While that kind of passion is often very prophetic, it’s not necessarily effective in terms of leadership. It may feel good to shout down the crowd, but it actually tends to only make things worse.
While the Lone Rangers and John the Baptists have the luxury of leading a loyal Tonto or two, most of us called into leadership must do so with constituents and congregations who are often very resistant to being led. A firm denouncement or a stirring call to action goes from being an act of a prophet to an act of a leader when those around us follow our lead. Most of the time when things get heated, people stop following and start fighting or fleeing. While passion has its place for inspiring the committed and prodding the hesitant, (see Braveheart or Henry V, for example), far more often the call of the leader that is disappointing his or her “own people at a rate they can handle” requires a more calm, confident presence in the middle of a highly anxious, instinctively reactive situation that threatens to burn everyone.
To better understand this, think of bringing good, healthy change to an organization, family, church, or business like cooking a stew in a Crockpot. Every person is a like a hard raw vegetable or a firm piece of uncooked meat. Each has their own identities, opinions and beliefs. And in order for the pieces of food to become a meal that will feed a hungry tribe, each bit must be transformed at least a bit. Each vegetable must become softened, the meat must share its flavor and each morsel must contribute to a good healthy sauce for all to share. Without enough heat, nothing changes. Too much heat and it burns. In either case, nobody is fed.
A leader’s job is to regulate the heat. It’s to be a thermostat on the Crockpot. To keep enough heat in the system so that things begin to change, but not enough that individual parts get scorched. When we are all so calm that we are comfortable, we don’t want to go anywhere.
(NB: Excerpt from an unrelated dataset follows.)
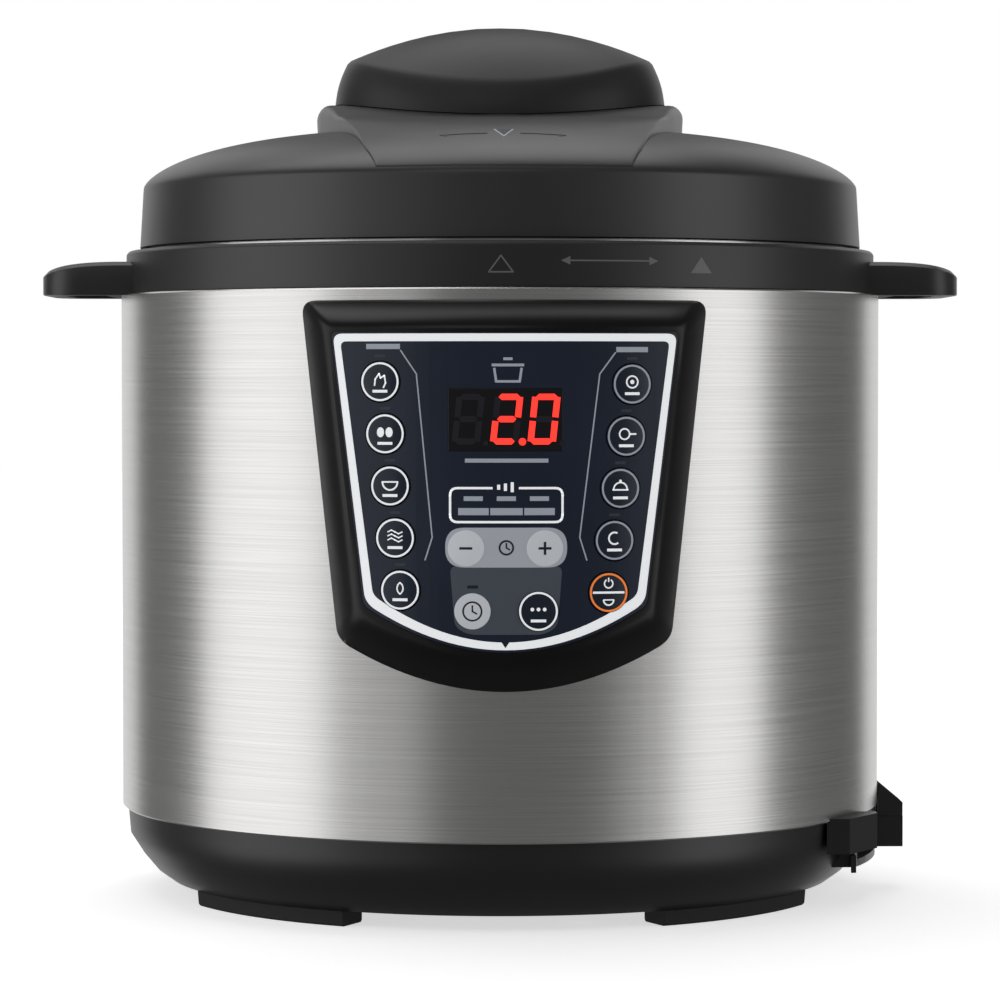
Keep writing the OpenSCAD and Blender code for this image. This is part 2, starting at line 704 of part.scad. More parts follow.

When we are camped under a tree in the shade, even staying in the wilderness seems better than heading off for the Promised Land. But when the heat turns up, we begin to move toward the land of milk and honey that we really long for. At the same time, if the sun is scorching, it saps all motivation for moving. In the same way, the heat of the Crockpot, properly regulated over a long period of time lets the transformation occur naturally without ruining the whole thing. (How many good ideas have been shelved because the system got so “burned” that we vowed “never to do THAT again”?)
Regulating the heat is a delicate art that is built around one crucial leadership skill: Regulating ourselves. We don’t ACT like a thermostat, we ARE thermostats. We regulate the heat by monitoring and regulating ourselves in the middle of the stew. (Think about it: It really is impossible to monitor anyone else’s anxiety and anger, isn’t it? It really doesn’t do any good to tell someone to “Calm down!” does it? Don’t believe me? Try it on your spouse next time you two are in a heated argument.)
Calm, like anxiety, is contagious.
If the system is too “cool” and needs more heated urgency to change then the leader’s own ‘heat’ (when they are connected to followers) begins to get things "cooking" (which is what stirring speeches and prophetic denouncements CAN do). But, when the system gets too “hot” and people are in danger of burning each other or bailing out of the change process, the very presence of a calm, connected leader cools the system down so that people can tolerate staying on course.
Now trying to be perfectly calm can create it’s own stress and anxiety. The very last thing I need to do is to put more pressure on myself to “calm down” when I am getting anxious enough already (Just try and stop sweating or stammering when you are starting to “feel the heat” in the middle of a conflict) So, as a leader who often gets to walk into “hot kitchens” (what is a church patio but a big family kitchen table?) I try to focus on a more modest goal: Not being perfectly calm, but being just a bit less anxious than everyone else. All I want is for my presence to turn the thermostat down one click on the dial.
Peter Steinke again (link): “The leader’s ‘presence’ can have a calming influence on reactive behavior. Rather than reacting to the reactivity of others, leaders with self-composure and self-awareness both exhibit and elicit a more thoughtful response" (emphasis mine).
And getting the family, organization, board, Session or company to make “thoughtful responses” to move toward goals and objectives is the main work of the leader trying to bring change. In my next post, I’ll write about how “staying calm” is about detecting lions and deciding about waterholes, but between now and then, consider this:
If we are going to ‘stand the heat and dance in the kitchen” this stay-connected and stay-calm two-step, is more about staying put and staying self-aware than anything else. What do I need to do within myself to be the least anxious presence in the room?